Requirement: Render the following material again verbatim, leaving nothing out.

Raw data:
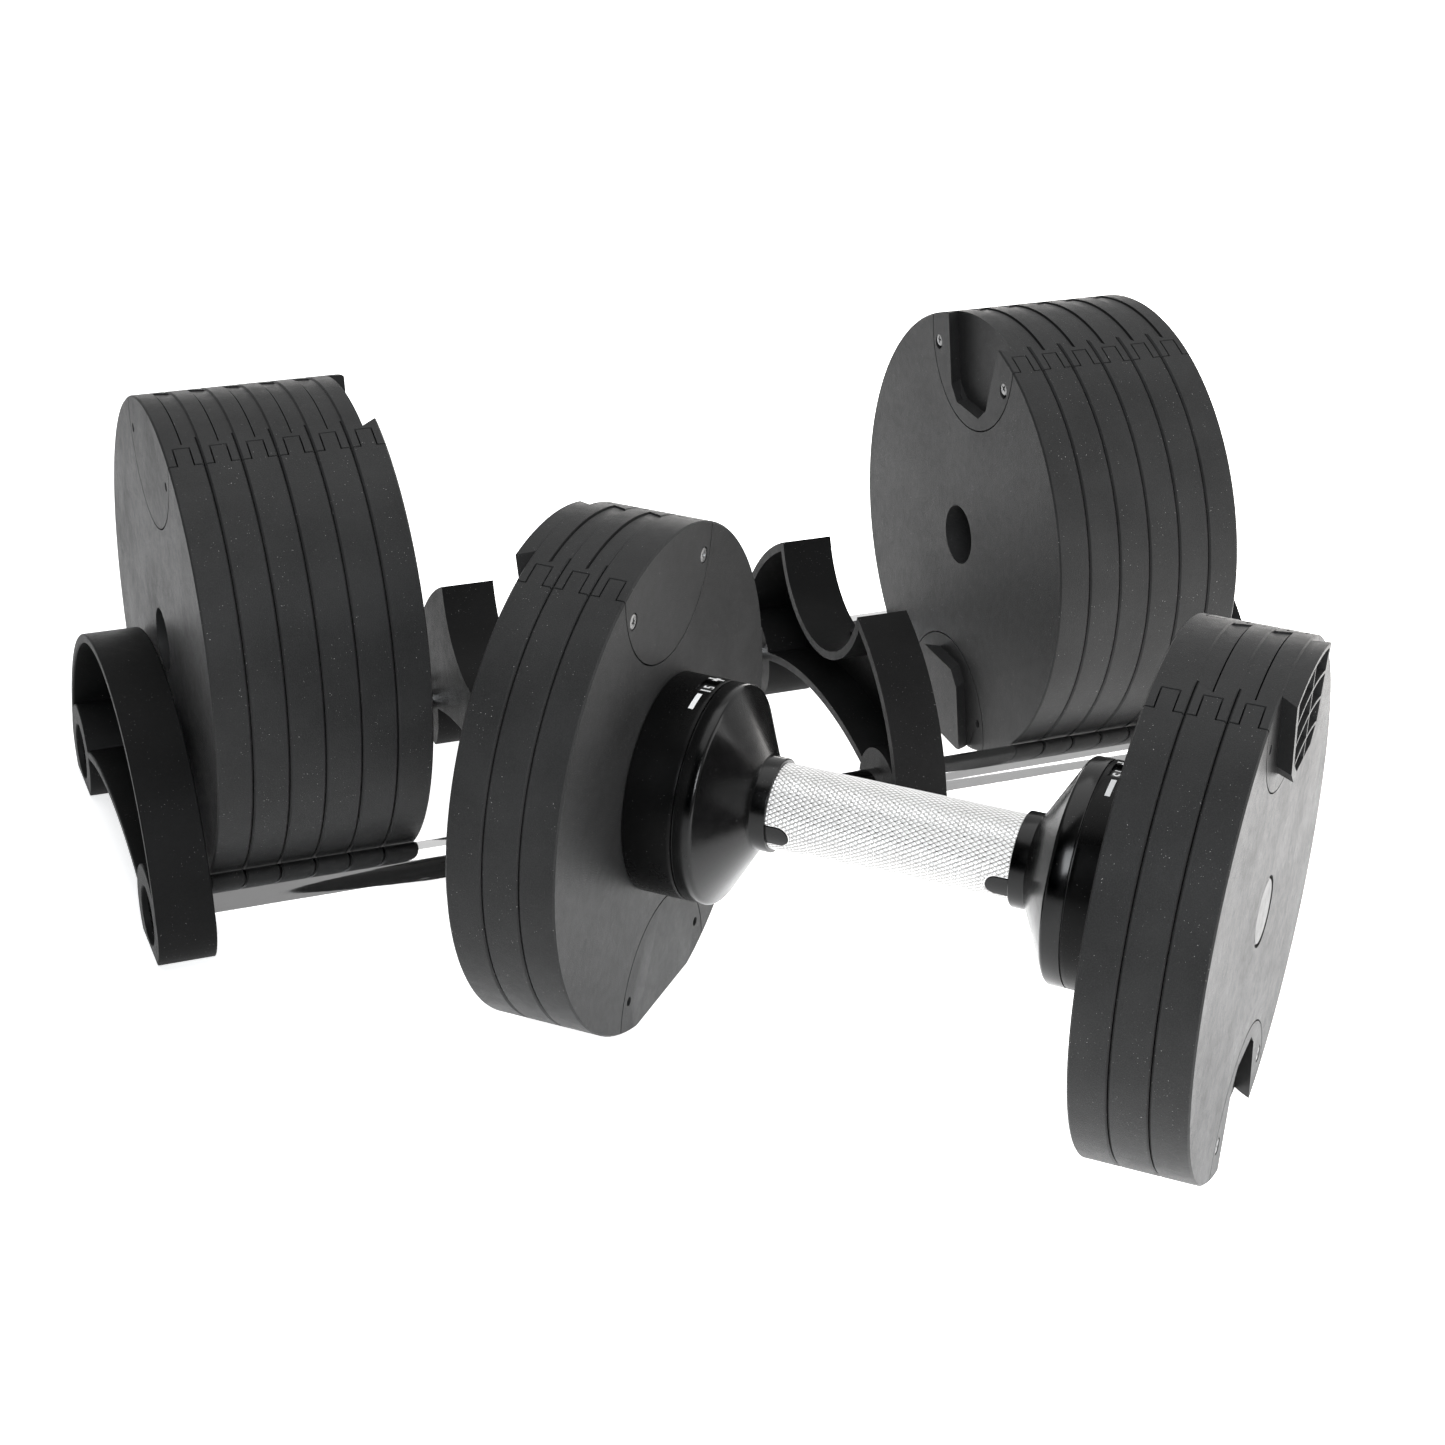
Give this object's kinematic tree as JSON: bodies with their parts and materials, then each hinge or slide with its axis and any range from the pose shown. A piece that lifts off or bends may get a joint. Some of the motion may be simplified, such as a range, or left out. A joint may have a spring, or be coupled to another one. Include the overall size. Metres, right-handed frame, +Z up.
{
  "type": "adjustable dumbbell",
  "caption": "Adjustable dumbbell with a twist grip that picks up dovetailed plates, standing in front of a cradle with rails that holds the plates left behind.",
  "frame": {"origin": "on the floor, under the middle of the whole set's bounding box", "axes": "+X along the cradle to the right, +Y to the back of the cradle, +Z up; the dumbbell stands in front of the cradle, turned about the vertical by 43.4 degrees"},
  "size_m": [0.4512, 0.4542, 0.1795],
  "materials": {
    "plate_coating": "dark charcoal coating with a fine grain, satin",
    "insert_plastic": "black moulded plastic, satin",
    "gloss_black": "gloss black",
    "dial_black": "black with white figures",
    "collar_black": "semi-gloss black with white marks",
    "cradle_plastic": "fine-textured black plastic",
    "grip_chrome": "bright, diamond-knurled",
    "rail_chrome": "polished",
    "screw_steel": "dark zinc",
    "bar_black": "black oxide, satin",
    "steel": "machined"
  },
  "bodies": {
    "cradle": {"left_end_bracket": "cradle_plastic", "left_inner_bracket": "cradle_plastic", "right_inner_bracket": "cradle_plastic", "right_end_bracket": "cradle_plastic", "front_rail": "rail_chrome", "rear_rail": "rail_chrome"},
    "dumbbell": {"left_plate_1": "plate_coating", "left_plate_2": "plate_coating", "left_plate_3": "plate_coating", "left_inserts_1": "insert_plastic", "left_inserts_2": "insert_plastic", "left_inserts_3": "insert_plastic", "right_plate_1": "plate_coating", "right_plate_2": "plate_coating", "right_plate_3": "plate_coating", "right_inserts_1": "insert_plastic", "right_inserts_2": "insert_plastic", "right_inserts_3": "insert_plastic", "left_collar": "collar_black", "right_collar": "collar_black", "core_tube": "steel", "hub_pins": "steel", "insert_screws": "screw_steel"},
    "grip": {"grip_sleeve": "grip_chrome", "drive_sleeve": "steel", "left_cone": "gloss_black", "right_cone": "gloss_black", "left_dial": "dial_black", "right_dial": "dial_black"},
    "left_bar": {"left_bar": "bar_black"},
    "right_bar": {"right_bar": "bar_black"},
    "left_lock": {"left_lock_pin": "steel", "left_lock_spring": "steel"},
    "right_lock": {"right_lock_pin": "steel", "right_lock_spring": "steel"},
    "left_weight_9": {"left_plate_9": "plate_coating", "left_inserts_9": "insert_plastic"},
    "left_weight_8": {"left_plate_8": "plate_coating", "left_inserts_8": "insert_plastic"},
    "left_weight_7": {"left_plate_7": "plate_coating", "left_inserts_7": "insert_plastic"},
    "left_weight_6": {"left_plate_6": "plate_coating", "left_inserts_6": "insert_plastic"},
    "left_weight_5": {"left_plate_5": "plate_coating", "left_inserts_5": "insert_plastic"},
    "left_weight_4": {"left_plate_4": "plate_coating", "left_inserts_4": "insert_plastic"},
    "right_weight_9": {"right_plate_9": "plate_coating", "right_inserts_9": "insert_plastic"},
    "right_weight_8": {"right_plate_8": "plate_coating", "right_inserts_8": "insert_plastic"},
    "right_weight_7": {"right_plate_7": "plate_coating", "right_inserts_7": "insert_plastic"},
    "right_weight_6": {"right_plate_6": "plate_coating", "right_inserts_6": "insert_plastic"},
    "right_weight_5": {"right_plate_5": "plate_coating", "right_inserts_5": "insert_plastic"},
    "right_weight_4": {"right_plate_4": "plate_coating", "right_inserts_4": "insert_plastic"}
  },
  "joints": [
    {"name": "dumbbell_lift", "type": "slide", "parent": "cradle", "child": "dumbbell", "axis": [0, 0, 1], "range_m": [0, 0.3]},
    {"name": "grip_turn", "type": "hinge", "parent": "dumbbell", "child": "grip", "pos_m": [0.001, -0.07732, 0.0865], "axis": [0.7266, -0.6871, 0], "range_deg": [-108, 144]},
    {"name": "left_bar_slide", "type": "slide", "parent": "dumbbell", "child": "left_bar", "axis": [-0.7266, 0.6871, 0], "range_m": [-0.0391, 0.0521]},
    {"name": "right_bar_slide", "type": "slide", "parent": "dumbbell", "child": "right_bar", "axis": [0.7266, -0.6871, 0], "range_m": [-0.0391, 0.0521]},
    {"name": "left_lock_lift", "type": "slide", "parent": "dumbbell", "child": "left_lock", "axis": [0, 0, 1], "range_m": [0, 0.0022], "stiffness_N_per_m": 800, "springref_m": -0.002, "deforming": ["left_lock_spring"]},
    {"name": "left_weight_9_lift", "type": "slide", "parent": "cradle", "child": "left_weight_9", "axis": [0, 0, 1], "range_m": [0, 0.1]},
    {"name": "left_weight_8_lift", "type": "slide", "parent": "left_weight_9", "child": "left_weight_8", "axis": [0, 0, 1], "range_m": [0, 0.1]},
    {"name": "left_weight_7_lift", "type": "slide", "parent": "left_weight_8", "child": "left_weight_7", "axis": [0, 0, 1], "range_m": [0, 0.1]},
    {"name": "left_weight_6_lift", "type": "slide", "parent": "left_weight_7", "child": "left_weight_6", "axis": [0, 0, 1], "range_m": [0, 0.1]},
    {"name": "left_weight_5_lift", "type": "slide", "parent": "left_weight_6", "child": "left_weight_5", "axis": [0, 0, 1], "range_m": [0, 0.1]},
    {"name": "left_weight_4_lift", "type": "slide", "parent": "left_weight_5", "child": "left_weight_4", "axis": [0, 0, 1], "range_m": [0, 0.1]},
    {"name": "right_lock_lift", "type": "slide", "parent": "dumbbell", "child": "right_lock", "axis": [0, 0, 1], "range_m": [0, 0.0022], "stiffness_N_per_m": 800, "springref_m": -0.002, "deforming": ["right_lock_spring"]},
    {"name": "right_weight_9_lift", "type": "slide", "parent": "cradle", "child": "right_weight_9", "axis": [0, 0, 1], "range_m": [0, 0.1]},
    {"name": "right_weight_8_lift", "type": "slide", "parent": "right_weight_9", "child": "right_weight_8", "axis": [0, 0, 1], "range_m": [0, 0.1]},
    {"name": "right_weight_7_lift", "type": "slide", "parent": "right_weight_8", "child": "right_weight_7", "axis": [0, 0, 1], "range_m": [0, 0.1]},
    {"name": "right_weight_6_lift", "type": "slide", "parent": "right_weight_7", "child": "right_weight_6", "axis": [0, 0, 1], "range_m": [0, 0.1]},
    {"name": "right_weight_5_lift", "type": "slide", "parent": "right_weight_6", "child": "right_weight_5", "axis": [0, 0, 1], "range_m": [0, 0.1]},
    {"name": "right_weight_4_lift", "type": "slide", "parent": "right_weight_5", "child": "right_weight_4", "axis": [0, 0, 1], "range_m": [0, 0.1]}
  ],
  "couplings": [
    {"joint": "left_bar_slide", "follows": "grip_turn", "m_per_rad": 0.02069},
    {"joint": "right_bar_slide", "follows": "grip_turn", "m_per_rad": 0.02069}
  ]
}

Written answer:
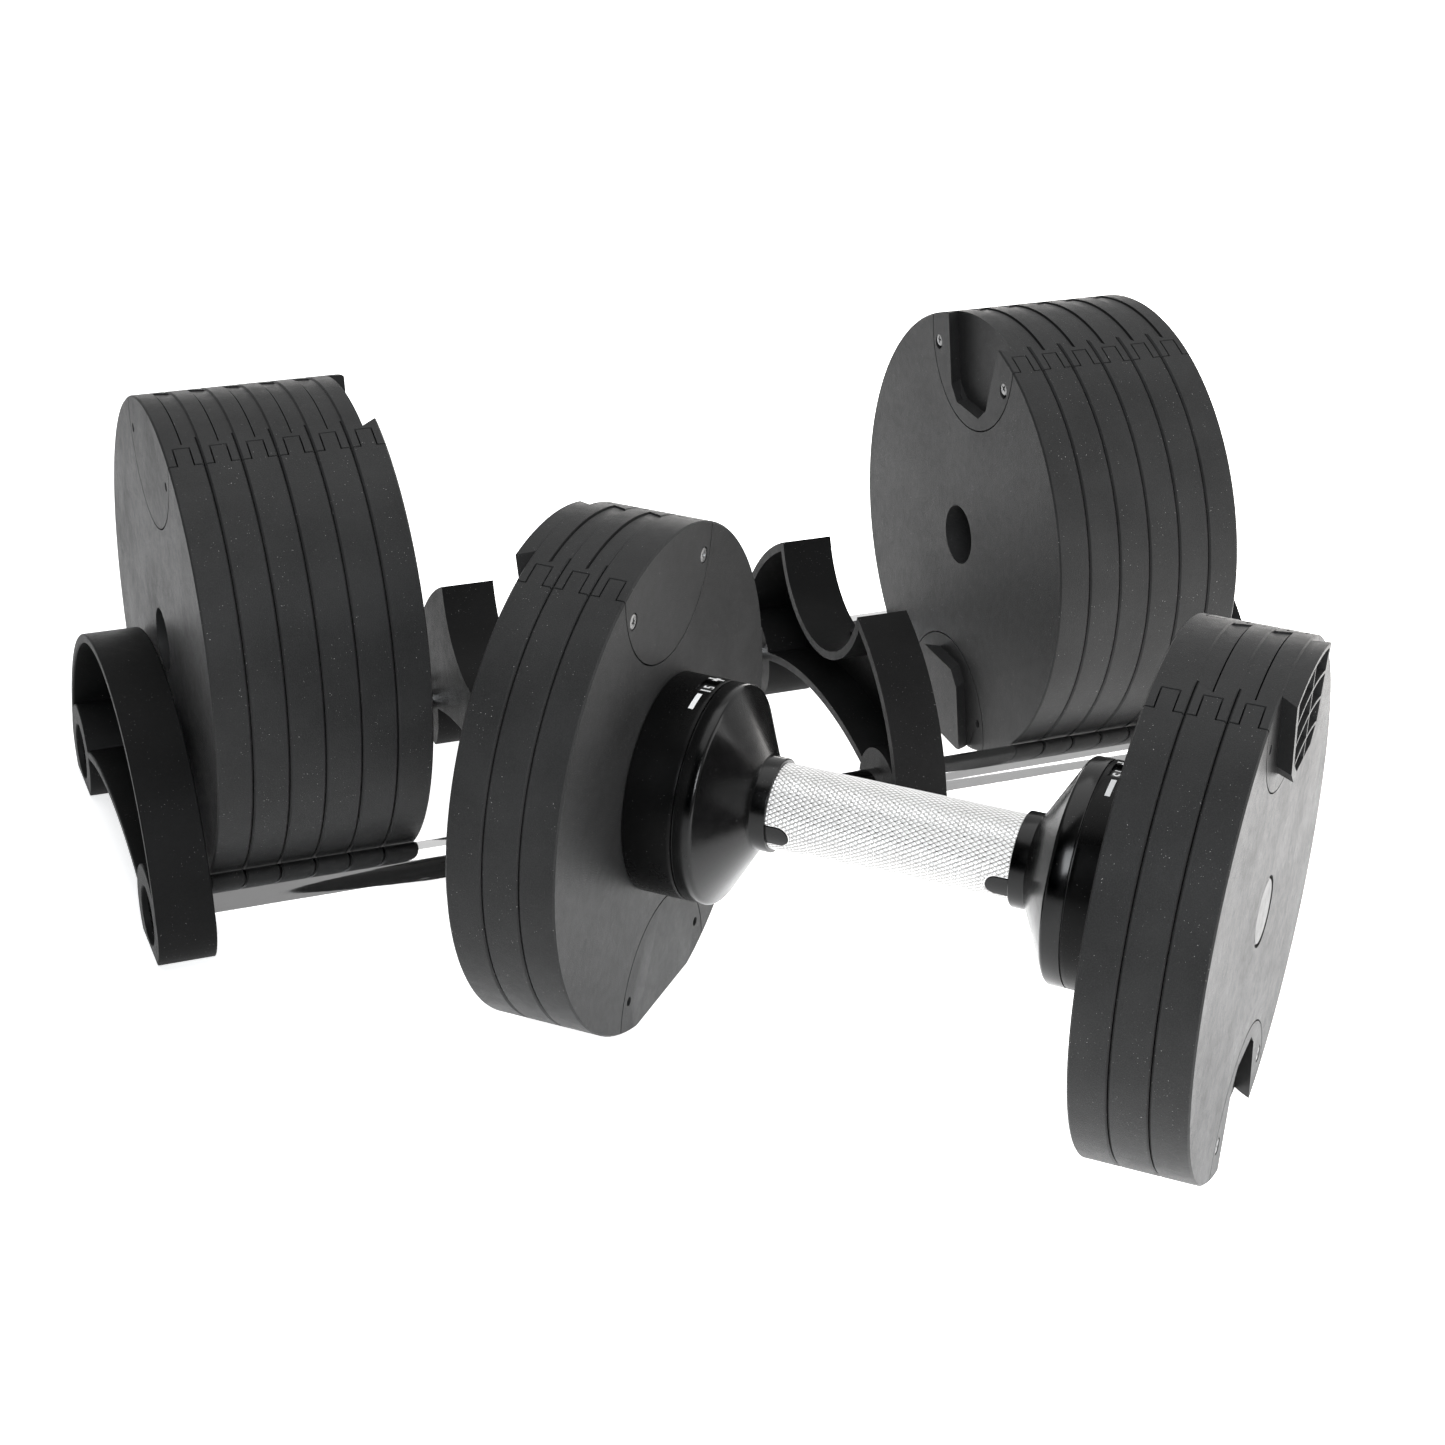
Give this object's kinematic tree as JSON: bodies with their parts and materials, then each hinge or slide with its axis and any range from the pose shown. A piece that lifts off or bends may get a joint. Some of the motion may be simplified, such as a range, or left out. A joint may have a spring, or be coupled to another one. Include the overall size. Metres, right-handed frame, +Z up.
{
  "type": "adjustable dumbbell",
  "caption": "Adjustable dumbbell with a twist grip that picks up dovetailed plates, standing in front of a cradle with rails that holds the plates left behind.",
  "frame": {"origin": "on the floor, under the middle of the whole set's bounding box", "axes": "+X along the cradle to the right, +Y to the back of the cradle, +Z up; the dumbbell stands in front of the cradle, turned about the vertical by 43.4 degrees"},
  "size_m": [0.4512, 0.4542, 0.1795],
  "materials": {
    "plate_coating": "dark charcoal coating with a fine grain, satin",
    "insert_plastic": "black moulded plastic, satin",
    "gloss_black": "gloss black",
    "dial_black": "black with white figures",
    "collar_black": "semi-gloss black with white marks",
    "cradle_plastic": "fine-textured black plastic",
    "grip_chrome": "bright, diamond-knurled",
    "rail_chrome": "polished",
    "screw_steel": "dark zinc",
    "bar_black": "black oxide, satin",
    "steel": "machined"
  },
  "bodies": {
    "cradle": {"left_end_bracket": "cradle_plastic", "left_inner_bracket": "cradle_plastic", "right_inner_bracket": "cradle_plastic", "right_end_bracket": "cradle_plastic", "front_rail": "rail_chrome", "rear_rail": "rail_chrome"},
    "dumbbell": {"left_plate_1": "plate_coating", "left_plate_2": "plate_coating", "left_plate_3": "plate_coating", "left_inserts_1": "insert_plastic", "left_inserts_2": "insert_plastic", "left_inserts_3": "insert_plastic", "right_plate_1": "plate_coating", "right_plate_2": "plate_coating", "right_plate_3": "plate_coating", "right_inserts_1": "insert_plastic", "right_inserts_2": "insert_plastic", "right_inserts_3": "insert_plastic", "left_collar": "collar_black", "right_collar": "collar_black", "core_tube": "steel", "hub_pins": "steel", "insert_screws": "screw_steel"},
    "grip": {"grip_sleeve": "grip_chrome", "drive_sleeve": "steel", "left_cone": "gloss_black", "right_cone": "gloss_black", "left_dial": "dial_black", "right_dial": "dial_black"},
    "left_bar": {"left_bar": "bar_black"},
    "right_bar": {"right_bar": "bar_black"},
    "left_lock": {"left_lock_pin": "steel", "left_lock_spring": "steel"},
    "right_lock": {"right_lock_pin": "steel", "right_lock_spring": "steel"},
    "left_weight_9": {"left_plate_9": "plate_coating", "left_inserts_9": "insert_plastic"},
    "left_weight_8": {"left_plate_8": "plate_coating", "left_inserts_8": "insert_plastic"},
    "left_weight_7": {"left_plate_7": "plate_coating", "left_inserts_7": "insert_plastic"},
    "left_weight_6": {"left_plate_6": "plate_coating", "left_inserts_6": "insert_plastic"},
    "left_weight_5": {"left_plate_5": "plate_coating", "left_inserts_5": "insert_plastic"},
    "left_weight_4": {"left_plate_4": "plate_coating", "left_inserts_4": "insert_plastic"},
    "right_weight_9": {"right_plate_9": "plate_coating", "right_inserts_9": "insert_plastic"},
    "right_weight_8": {"right_plate_8": "plate_coating", "right_inserts_8": "insert_plastic"},
    "right_weight_7": {"right_plate_7": "plate_coating", "right_inserts_7": "insert_plastic"},
    "right_weight_6": {"right_plate_6": "plate_coating", "right_inserts_6": "insert_plastic"},
    "right_weight_5": {"right_plate_5": "plate_coating", "right_inserts_5": "insert_plastic"},
    "right_weight_4": {"right_plate_4": "plate_coating", "right_inserts_4": "insert_plastic"}
  },
  "joints": [
    {"name": "dumbbell_lift", "type": "slide", "parent": "cradle", "child": "dumbbell", "axis": [0, 0, 1], "range_m": [0, 0.3]},
    {"name": "grip_turn", "type": "hinge", "parent": "dumbbell", "child": "grip", "pos_m": [0.001, -0.07732, 0.0865], "axis": [0.7266, -0.6871, 0], "range_deg": [-108, 144]},
    {"name": "left_bar_slide", "type": "slide", "parent": "dumbbell", "child": "left_bar", "axis": [-0.7266, 0.6871, 0], "range_m": [-0.0391, 0.0521]},
    {"name": "right_bar_slide", "type": "slide", "parent": "dumbbell", "child": "right_bar", "axis": [0.7266, -0.6871, 0], "range_m": [-0.0391, 0.0521]},
    {"name": "left_lock_lift", "type": "slide", "parent": "dumbbell", "child": "left_lock", "axis": [0, 0, 1], "range_m": [0, 0.0022], "stiffness_N_per_m": 800, "springref_m": -0.002, "deforming": ["left_lock_spring"]},
    {"name": "left_weight_9_lift", "type": "slide", "parent": "cradle", "child": "left_weight_9", "axis": [0, 0, 1], "range_m": [0, 0.1]},
    {"name": "left_weight_8_lift", "type": "slide", "parent": "left_weight_9", "child": "left_weight_8", "axis": [0, 0, 1], "range_m": [0, 0.1]},
    {"name": "left_weight_7_lift", "type": "slide", "parent": "left_weight_8", "child": "left_weight_7", "axis": [0, 0, 1], "range_m": [0, 0.1]},
    {"name": "left_weight_6_lift", "type": "slide", "parent": "left_weight_7", "child": "left_weight_6", "axis": [0, 0, 1], "range_m": [0, 0.1]},
    {"name": "left_weight_5_lift", "type": "slide", "parent": "left_weight_6", "child": "left_weight_5", "axis": [0, 0, 1], "range_m": [0, 0.1]},
    {"name": "left_weight_4_lift", "type": "slide", "parent": "left_weight_5", "child": "left_weight_4", "axis": [0, 0, 1], "range_m": [0, 0.1]},
    {"name": "right_lock_lift", "type": "slide", "parent": "dumbbell", "child": "right_lock", "axis": [0, 0, 1], "range_m": [0, 0.0022], "stiffness_N_per_m": 800, "springref_m": -0.002, "deforming": ["right_lock_spring"]},
    {"name": "right_weight_9_lift", "type": "slide", "parent": "cradle", "child": "right_weight_9", "axis": [0, 0, 1], "range_m": [0, 0.1]},
    {"name": "right_weight_8_lift", "type": "slide", "parent": "right_weight_9", "child": "right_weight_8", "axis": [0, 0, 1], "range_m": [0, 0.1]},
    {"name": "right_weight_7_lift", "type": "slide", "parent": "right_weight_8", "child": "right_weight_7", "axis": [0, 0, 1], "range_m": [0, 0.1]},
    {"name": "right_weight_6_lift", "type": "slide", "parent": "right_weight_7", "child": "right_weight_6", "axis": [0, 0, 1], "range_m": [0, 0.1]},
    {"name": "right_weight_5_lift", "type": "slide", "parent": "right_weight_6", "child": "right_weight_5", "axis": [0, 0, 1], "range_m": [0, 0.1]},
    {"name": "right_weight_4_lift", "type": "slide", "parent": "right_weight_5", "child": "right_weight_4", "axis": [0, 0, 1], "range_m": [0, 0.1]}
  ],
  "couplings": [
    {"joint": "left_bar_slide", "follows": "grip_turn", "m_per_rad": 0.02069},
    {"joint": "right_bar_slide", "follows": "grip_turn", "m_per_rad": 0.02069}
  ]
}